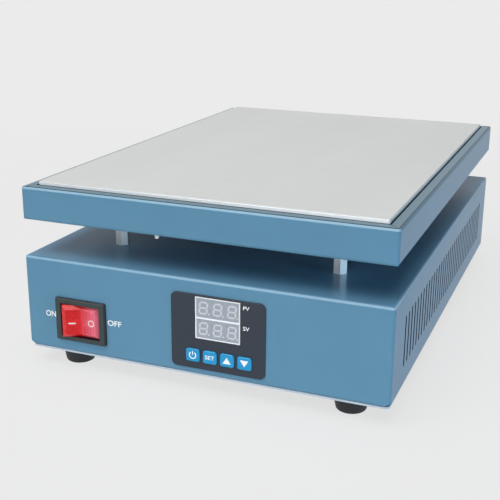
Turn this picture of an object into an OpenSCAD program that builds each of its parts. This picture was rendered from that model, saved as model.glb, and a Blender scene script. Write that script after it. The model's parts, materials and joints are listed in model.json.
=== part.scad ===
// LCD screen separator: a heated plate in a folded steel tray, carried on four
// hex standoffs above a case that holds the controls. Millimetres, +Z up, front
// towards -Y, origin on the ground under the middle of the case.

/* [Case] */
// Width of the case
case_w = 212; // [200:1:260]
// Depth of the case, front to rear
case_d = 300; // [280:1:380]
// Height of the case walls
case_h = 54; // [52:1:80]
// Thickness of the folded sheet
sheet_t = 1.2; // [1:0.1:1.5]
// Outer radius of the sheet bends
bend_r = 1.8; // [1.6:0.1:2.5]
// Width of the flanges turned in under the case
flange_w = 10; // [9:0.5:11]
// Size of the relief cut at the bottom corners
corner_cut = 3; // [2:0.5:4]
// Distance from the case edge to the bottom plate edge
floor_margin = 1; // [0.5:0.5:3]

/* [Vents] */
// Width of a vent slot
vent_w = 2.5; // [1.5:0.5:4]
// Height of a vent slot
vent_h = 28.5; // [15:0.5:32]
// Spacing of the vent slots
vent_pitch = 7.4; // [6:0.2:12]
// Height of the slots' lower ends above the case underside
vent_sill = 12; // [8:1:16]
// Distance from the case front to the first slot
vent_front = 26.5; // [20:0.5:60]
// Clear distance from the last slot to the case rear
vent_rear = 26.5; // [20:0.5:120]

/* [Feet] */
// Radius of a foot where it meets the bottom plate
foot_r = 10; // [9.5:0.5:12]
// Height of a foot
foot_h = 9.8; // [8:0.2:14]
// Angle of the foot side to the vertical, in degrees
foot_angle = 11; // [4:1:14]
// Rounding of the foot's lower edge
foot_round = 1.5; // [0.5:0.5:2]
// Distance from the case side to the foot centre
foot_side = 24; // [20:1:40]
// Distance from the case front or rear to the foot centre
foot_end = 15; // [14:0.5:20]
// Radius of the screw well in a foot
foot_well_r = 5; // [4.5:0.25:5.5]
// Depth of the screw well in a foot
foot_well_h = 5; // [4:0.5:6]

/* [Top tray] */
// Height of the air gap between case and tray
air_gap = 20.5; // [12:0.5:40]
// Height of the tray
tray_h = 19; // [17:0.5:30]
// Setback of the tray's front and rear from those of the case
tray_setback = 0.5; // [0:0.5:4]
// Width of the lip turned in round the tray's top
tray_lip = 6; // [4:0.5:9]
// Distance across the flats of a standoff
standoff_af = 7; // [6:0.5:9]
// Distance from the case side to a standoff
standoff_side = 40; // [36:1:48]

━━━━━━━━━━

[Instructions for the task] Output the complete data exactly as written.

[Exercise solution]
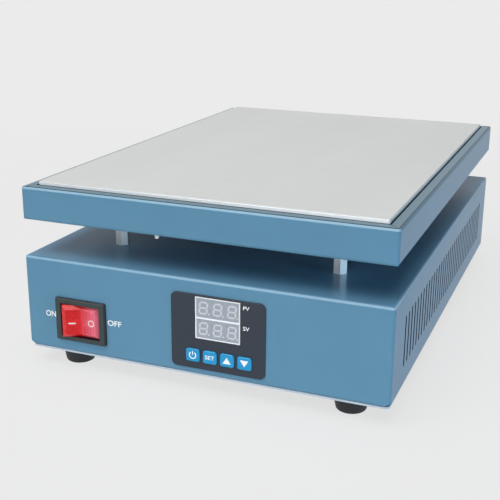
Turn this picture of an object into an OpenSCAD program that builds each of its parts. This picture was rendered from that model, saved as model.glb, and a Blender scene script. Write that script after it. The model's parts, materials and joints are listed in model.json.
=== part.scad ===
// LCD screen separator: a heated plate in a folded steel tray, carried on four
// hex standoffs above a case that holds the controls. Millimetres, +Z up, front
// towards -Y, origin on the ground under the middle of the case.

/* [Case] */
// Width of the case
case_w = 212; // [200:1:260]
// Depth of the case, front to rear
case_d = 300; // [280:1:380]
// Height of the case walls
case_h = 54; // [52:1:80]
// Thickness of the folded sheet
sheet_t = 1.2; // [1:0.1:1.5]
// Outer radius of the sheet bends
bend_r = 1.8; // [1.6:0.1:2.5]
// Width of the flanges turned in under the case
flange_w = 10; // [9:0.5:11]
// Size of the relief cut at the bottom corners
corner_cut = 3; // [2:0.5:4]
// Distance from the case edge to the bottom plate edge
floor_margin = 1; // [0.5:0.5:3]

/* [Vents] */
// Width of a vent slot
vent_w = 2.5; // [1.5:0.5:4]
// Height of a vent slot
vent_h = 28.5; // [15:0.5:32]
// Spacing of the vent slots
vent_pitch = 7.4; // [6:0.2:12]
// Height of the slots' lower ends above the case underside
vent_sill = 12; // [8:1:16]
// Distance from the case front to the first slot
vent_front = 26.5; // [20:0.5:60]
// Clear distance from the last slot to the case rear
vent_rear = 26.5; // [20:0.5:120]

/* [Feet] */
// Radius of a foot where it meets the bottom plate
foot_r = 10; // [9.5:0.5:12]
// Height of a foot
foot_h = 9.8; // [8:0.2:14]
// Angle of the foot side to the vertical, in degrees
foot_angle = 11; // [4:1:14]
// Rounding of the foot's lower edge
foot_round = 1.5; // [0.5:0.5:2]
// Distance from the case side to the foot centre
foot_side = 24; // [20:1:40]
// Distance from the case front or rear to the foot centre
foot_end = 15; // [14:0.5:20]
// Radius of the screw well in a foot
foot_well_r = 5; // [4.5:0.25:5.5]
// Depth of the screw well in a foot
foot_well_h = 5; // [4:0.5:6]

/* [Top tray] */
// Height of the air gap between case and tray
air_gap = 20.5; // [12:0.5:40]
// Height of the tray
tray_h = 19; // [17:0.5:30]
// Setback of the tray's front and rear from those of the case
tray_setback = 0.5; // [0:0.5:4]
// Width of the lip turned in round the tray's top
tray_lip = 6; // [4:0.5:9]
// Distance across the flats of a standoff
standoff_af = 7; // [6:0.5:9]
// Distance from the case side to a standoff
standoff_side = 40; // [36:1:48]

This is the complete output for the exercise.